In the end, they were right, although when Barr strained an adductor shortly after the European Championships – where he was eliminated in the semi-final after running 50.09 – those close to him worried that in terms of Rio, it could be Games over.

“A week before he left, we weren’t even sure he was going to get on the plane,” says Hayley Harrison, who coaches Barr along with her husband Drew. “As far as training goes, he was a million miles away. It wasn’t about cramming in at that stage; it was about taking out stuff. We couldn’t condition him so had to look at technical stuff.”

Barr-zilian magic

Somehow, it worked, and the 24-year-old conjured up three performances in Rio’s Olympic Stadium that bordered on alchemy.

First up was his heat, in which he finished second in a whopping season’s best of 48.93 to advance automatically. That sent a wave of relief washing over Barr, given the amount – financially, emotionally, and just about every other way – his parents, Tommy and Martina, had invested in him.

“We said if we spent all our money going out there and you go out in the first round, we’ll kill ya,” jokes Tommy. “But we got the phone call about two weeks before and he said I’m coming back; everything is starting to click.”

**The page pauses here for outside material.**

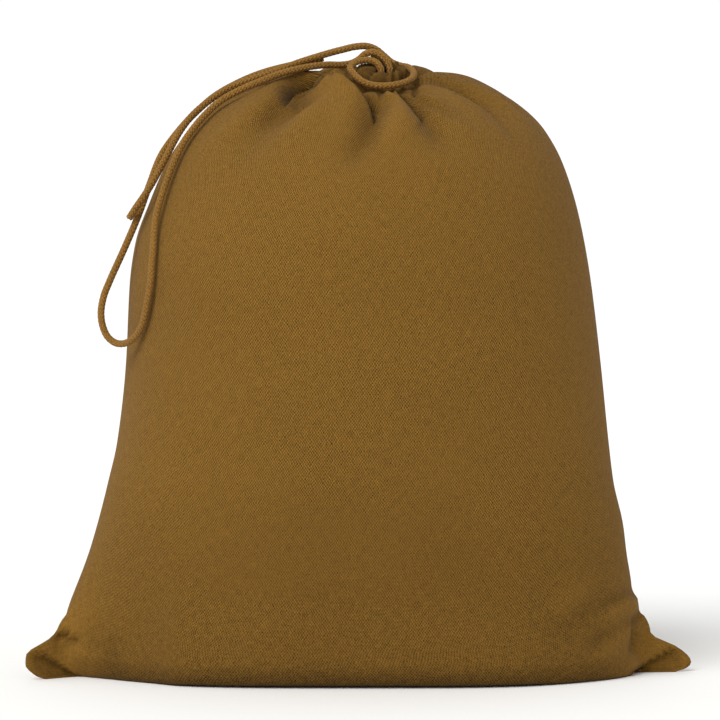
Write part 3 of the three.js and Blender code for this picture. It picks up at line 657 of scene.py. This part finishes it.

In his semi-final, it all clicked like a sweet 48-second symphony Barr that had been working on for years. He stormed to the front off the last barrier to wallop his own Irish record of 48.65, clocking 48.39.

That was when the national hysteria began back home, the Irish public getting a scent of what has been, in their history, a precious and rare commodity – an Olympic medal in athletics.

For the final, two days later, they gathered around big screens, wedged their way into pubs, clasped their hands at home in hope that their man could deliver.

He did, producing the run of his life to clock 47.97, but the only problem: three others did too. USA’s Kerron Clement took gold in 47.73, Kenya’s Boniface Tumuti silver in 47.78, with Turkey’s Yasmani Copello lunging for the bronze in 47.92, an eye’s blink ahead of Barr.

[To watch Barr's emotional meeting with his parents shortly after his Olympic final, skip 2:30 into this interview with Feidhlim Kelly of Athletics Ireland]

Bom-Barrded by fame

Finishing fourth place is usually the athletics equivalent of checking into heartbreak hotel, but for Barr, it was different. Since he crossed that line, he has rarely stopped smiling.

“When I saw the time I was ecstatic because 47 is ridiculous territory to be in,” he says.

Barr knew there was something of a media frenzy about him back home. He’d seen the articles, cringing at those which dubbed him Ireland’s most eligible bachelor, but only when he flew back a week later did he realise what a cacophony of craziness he created.

There were interviews, tonnes of them, an appearance on Ireland’s most famous talk show, after which he and his family – and yes, even his grandmother – partied the night away as VIP guests at Dublin’s most famous nightclub.

Ever since, there have been multiple requests each day to ask if he could attend this opening, appear at this launch, say a few words at these awards. He spent hours talking to kids at his local club in Waterford, Ferrybank AC, and as for the selfies – the thousands of them – he’s all snapped out.

“When I got back I couldn’t go on a night out without taking about 40 or 50 photos in a nightclub,” he says. “The buzz it generated was insane. I’ve been trying to get used to the fact that people recognise me everywhere.”

Barr-code

At the back of it all, though, Barr is smart enough to know that fame is fleeting, and all those patting him on the back now could just as fast bundle him to the ground if his performances don’t match his profile next year.

Having completed his master’s degree in sports performance at the University of Limerick, he will remain based there for the upcoming year, where life as a full-time athlete beckons for the first time.

After a five-week break, which he says included “plenty of drinking”, he’s back at work and looking to 2017 – and the IAAF World Championships in London – from a very different standing.

All the same, being overly serious about athletics is not for him. His approach has never been to allow it become all-enveloping. In his spare time, Barr likes to visit an abandoned tannery with his friends and engage in the high-octane sport of drifting – a form of motorsport where you slide a modified car sideways around a track.

He also loves wakeboarding, and as serious as 2017 might become, he’s already booked his tickets to start it with a snowboarding trip to the Alps.

It’s the approach that’s worked this far, and as he turns his sights from Rio to London, he hopes it will again.

“London will be as close as we’ll get to a home championships and hopefully after all the momentum that built from last year, we’ll have a big Irish contingent,” he says.

And from this new height – as a 47-second man – he sees no reason to fear his rivals.

“This year made me realise I don’t need to be afraid of these guys,” he says. “I’m at their level.”